There’s also a good cross-section of the games industry represented in participants of Ludum Dare. From indies to triple-A devs looking for an extra-curricular creative outlet. Hobbyists and students also get involved, as it’s a great way of creating something which could lead to a job in development, or a way to learn skills through practical means. Making games is the best way to learn how to make games.
Some games made during Ludum Dare are then developed further to become full products, sold on Steam. This is becoming a more regular occurrence as the years progress and there are some games that you may have played that you’d be surprised to learn started life as a prototype during Ludum Dare.
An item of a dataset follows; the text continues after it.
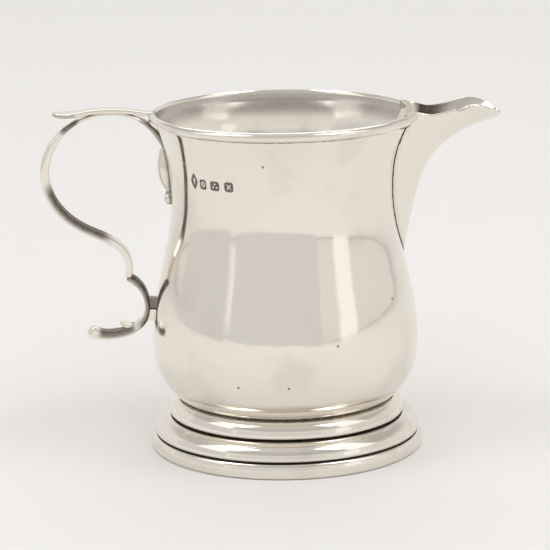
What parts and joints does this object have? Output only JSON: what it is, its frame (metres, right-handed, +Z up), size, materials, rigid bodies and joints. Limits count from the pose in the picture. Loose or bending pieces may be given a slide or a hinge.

“There’s a handful of Ludum Dare games on consoles too,” says Kasprzak. “I’m still waiting to hear what the first Ludum Dare game on the Nintendo Switch is going to be.” Perhaps that game will be one created during the 15th anniversary jam. Who knows, maybe you’ll be the one to make it, dear reader.
Game jams are becoming a huge part of indie culture, and Ludum Dare has no signs of slowing down. In fact, as part of the 15th birthday celebration Kasprzak is looking to bring the jam up to date: “We’ve got our brand new site launching for the 15th anniversary event on April 21st. After that, and some housekeeping, we can start looking into what Ludum Dare can do to inspire even more people.
“I’ve never thought of myself as an educator. Growing up, I got out of school as soon as I could. But what Ludum Dare and other game jams do feels something like it. The impact we have on so many people is mind blowing to me. I’m humbled that this ‘hobby’ project my friends and I started means so much to so many.”